Lenora B. Fulani v. FEC (00-1018)
On January 3, 2002, the U.S. District Court for the District of Columbia granted the Commission's motion to dismiss this case, finding that Dr. Fulani lacked standing to bring the lawsuit.
Dr. Fulani was a Presidential candidate in the 1988 and 1992 elections. In the summer of 1995, she planned to campaign against President Clinton in the 1996 Democratic primaries. However, in August of that year the Commission issued a repayment determination for approximately $612,000 against her 1992 Presidential campaign. Dr. Fulani alleged that as a result she lacked the financial resources to run in the 1996 elections. Dr. Fulani then filed a complaint with the Commission alleging, among other things, that President Clinton violated laws relating to primary spending limits. The Commission did not find reason to believe that the violations had occurred and closed the matter, Matter Under Review (MUR) 4713, in March 2000.
In her court complaint, Dr. Fulani alleged that the Commission's dismissal of MUR 4713 was arbitrary, capricious, an abuse of discretion and contrary to law. She argued that, based on the information developed by the Commission's General Counsel's office, there was both reason to believe and probable cause to believe that President Clinton, his primary campaign committee and the Democratic National Committee violated the Presidential Primary Payment Account Act.
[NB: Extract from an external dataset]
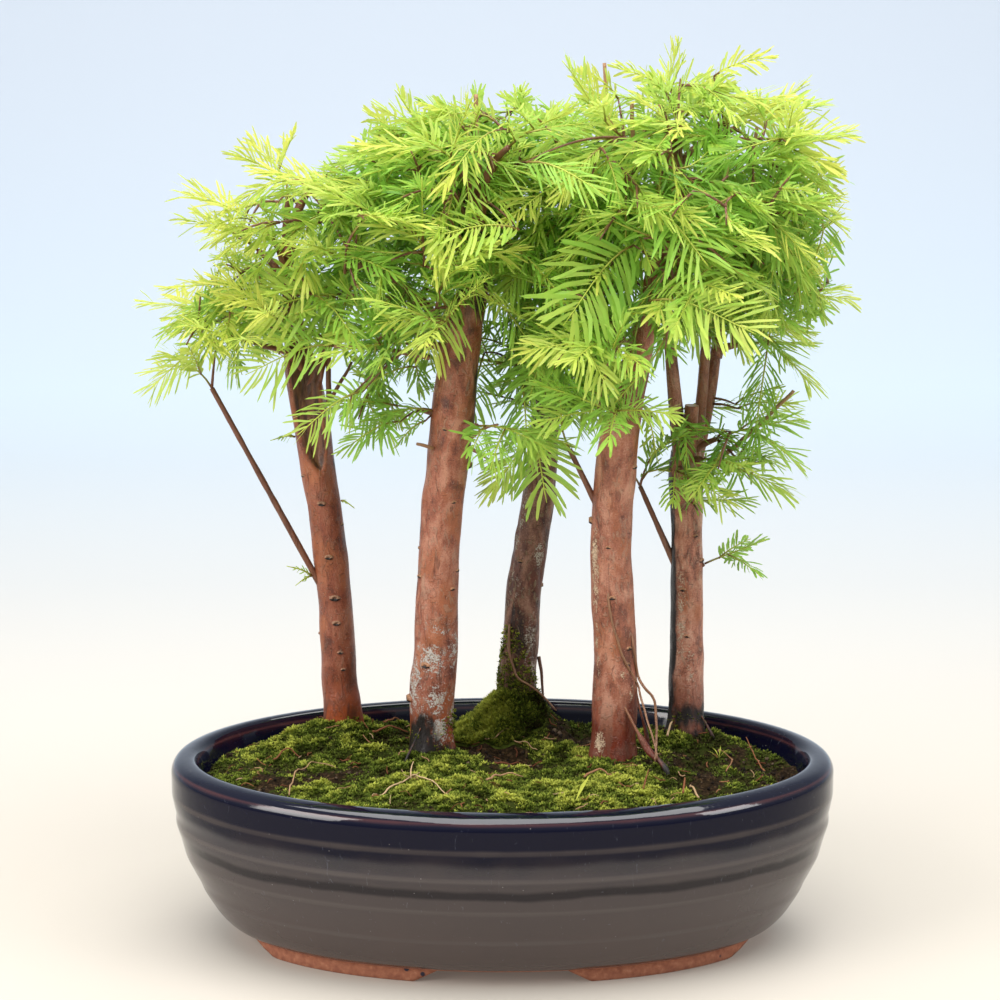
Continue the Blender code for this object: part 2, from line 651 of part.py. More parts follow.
def grow_spray(tree, number, space):
    """The fronds of the spray at a limb's tip, each turned until it is clear of the rest."""
    _, _, bearing, run, _, length, hang = LIMBS[tree][number]
    draw = random.Random(100 * tree + number)
    path = limb_path(tree, number)
    wood_way = unit(path[-1][:3] - path[-2][:3])
    root = path[-1][:3] + wood_way * GAP
    lean = math.radians(bearing)
    level = np.array((math.cos(lean), math.sin(lean), 0.0))
    way = unit(wood_way * WOOD_PULL + level * (TIP_LEAN if run == 0 else LIMB_LEAN))
    roll = math.radians(draw.uniform(-SHOOT_ROLL, SHOOT_ROLL))
    shoots = [Frond(root, wood_way, turned(way, *turn), roll, length, hang, BARE_SHARE) for turn in TURNS]
    shoot = next((option for option in shoots if space.free(option.samples())), shoots[-1])
    fronds = [shoot]
    for share, rank in FROND_PLACES if length > SMALL_SPRAY else FROND_PLACES[1:]:
        options = side_fronds(shoot, share, rank, level, draw)
        found = next((frond for frond, joint in options if is_clear(frond, joint, shoot, space)), None)
        if found:
            fronds.append(found)
            space.add(found.samples(), 0)
    space.add(shoot.samples(), 0)
    return fronds


def make_wood(tree, group):
    """One tree's trunk with its stems, roots and limbs, as one solid."""
    trunk = new_object(f"trunk_{tree}", tube(TRUNKS[tree], TRUNK_RESOLUTION), group, BARK)
    slim = [*STEMS.items(), *ROOTS.items()]
    added = [tube(points, STEM_RESOLUTION) for name, points in slim if name.startswith(str(tree))]
    for number, limb in enumerate(LIMBS[tree]):
        if limb[3]:
            added.append(tube(limb_path(tree, number), LIMB_RESOLUTION))
    combine(trunk, added, "UNION")
    if tree == SCARRED:
        combine(trunk, [tube(SCAR, TRUNK_RESOLUTION)], "DIFFERENCE")


def taken_by_wood():
    """A space that holds every trunk, stem, root and limb."""
    space = Space()
    lines = [np.array(points, float) for points in [*TRUNKS.values(), *STEMS.values(), *ROOTS.values()]]
    for tree, limbs in LIMBS.items():
        lines += [limb_path(tree, number) for number, limb in enumerate(limbs) if limb[3]]
    for line in lines:
        points = fill_along(line)
        tip = np.linalg.norm(points[:, :3] - line[-1][:3], axis=1) < LIMB_JOINT
        space.add(points[~tip][:, :3], points[~tip][:, 3])
    return space


def make_sprays(group):
    """Every spray as one solid: a shoot with its side fronds joined to it."""
    space = taken_by_wood()
    for tree, limbs in LIMBS.items():
        for number in range(len(limbs)):
            fronds = grow_spray(tree, number, space)
            spray = new_object(f"spray_{tree}_{number + 1:02d}", fronds[0].mesh(), group, LEAF)
            combine(spray, [frond.mesh() for frond in fronds[1:]], "UNION")


def main():
    """Builds the planting."""
    clear_scene()
    group = collection("dawn_redwood_forest")
    make_tray(group)
    make_ground(group)
    for tree in TRUNKS:
        make_wood(tree, group)
    make_sprays(group)
    to_metres = Matrix.Scale(MM, 4) @ Matrix.Translation((-MIDDLE[0], -MIDDLE[1], 0))
    for obj in group.objects:
        obj.data.transform(to_metres)


main()
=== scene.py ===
"""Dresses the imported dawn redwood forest: bark, foliage, soil, moss and glaze in place of its plain solids.

Sizes are in millimetres from the middle of the tray's underside, as in the part's source. placed() turns
such points into the frame's metres. +Z is up and -Y is the front.
"""

import itertools
import logging
import math
import random
from collections.abc import Sequence
from dataclasses import dataclass, field, replace
from enum import Enum
from typing import Any, ClassVar

import bpy
import numpy as np
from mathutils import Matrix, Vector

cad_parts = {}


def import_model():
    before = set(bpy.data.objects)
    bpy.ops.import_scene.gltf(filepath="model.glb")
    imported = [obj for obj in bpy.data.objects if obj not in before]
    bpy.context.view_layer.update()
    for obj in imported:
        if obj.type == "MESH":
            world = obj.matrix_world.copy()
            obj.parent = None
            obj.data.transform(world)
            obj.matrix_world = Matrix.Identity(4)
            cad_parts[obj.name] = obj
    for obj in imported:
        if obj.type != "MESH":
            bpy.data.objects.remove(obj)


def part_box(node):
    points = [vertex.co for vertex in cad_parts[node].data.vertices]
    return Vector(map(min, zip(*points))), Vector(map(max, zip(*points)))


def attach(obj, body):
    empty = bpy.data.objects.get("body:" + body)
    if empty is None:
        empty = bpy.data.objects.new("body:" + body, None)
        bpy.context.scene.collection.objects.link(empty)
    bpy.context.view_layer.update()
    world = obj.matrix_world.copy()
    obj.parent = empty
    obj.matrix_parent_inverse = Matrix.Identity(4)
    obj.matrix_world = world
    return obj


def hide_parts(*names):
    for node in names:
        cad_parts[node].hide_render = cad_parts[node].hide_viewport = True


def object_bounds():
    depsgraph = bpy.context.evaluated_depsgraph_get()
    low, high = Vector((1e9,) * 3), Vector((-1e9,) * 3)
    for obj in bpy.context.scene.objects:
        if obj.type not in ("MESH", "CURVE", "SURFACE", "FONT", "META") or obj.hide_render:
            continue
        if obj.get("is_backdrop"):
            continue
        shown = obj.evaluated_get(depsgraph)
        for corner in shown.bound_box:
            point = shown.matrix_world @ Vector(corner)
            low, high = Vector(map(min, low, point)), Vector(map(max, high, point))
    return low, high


Array = np.ndarray
Socket = bpy.types.NodeSocket
Material = bpy.types.Material
Rows = Sequence[Sequence[float]]
Triple = tuple[float, float, float]
Colour = Triple

LOG = logging.getLogger("forest")
MM = 0.001
# Where the frame's origin lies, in the tray's millimetres.
MIDDLE = np.array((-4.0, 14.0, 0.0))
DOWN = np.array((0.0, 0.0, -1.0))
UP = -DOWN
EVEN = (1, 1, 1)

# The tray's oval: its half length is its half width and this offset.
OVAL_OFFSET = 53
OVAL_CORE = 50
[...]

She asked the court to compel the Commission to act on the complaint.
In order to have standing to bring such a lawsuit, a plaintiff must demonstrate:
- An injury in fact;
- A causal connection between the injury and challenged conduct; and
- A likelihood that the injury will be redressed by a favorable decision of the court.
The plaintiff's injury must be "concrete and particularized," as well as "actual" or "imminent." Lujan v. Defenders of Wildlife, 504 U.S. 555, 560 (1992).
The court found that while Dr. Fulani did suffer a concrete injury when she was stopped from running for office, the Commission's failure to pursue her administrative complaint did not cause this injury. Dr. Fulani argued that the Commission's repayment determination caused her injury, but that determination was not before the court in this case. Moreover, the Commission's alleged failure to act on Dr. Fulani's administrative complaint occurred well after her failure to run for the Presidency in 1996. Finally, the court found that Dr. Fulani could not demonstrate how her alleged injury could be redressed by the court. The court granted the Commission's motion to dismiss the case.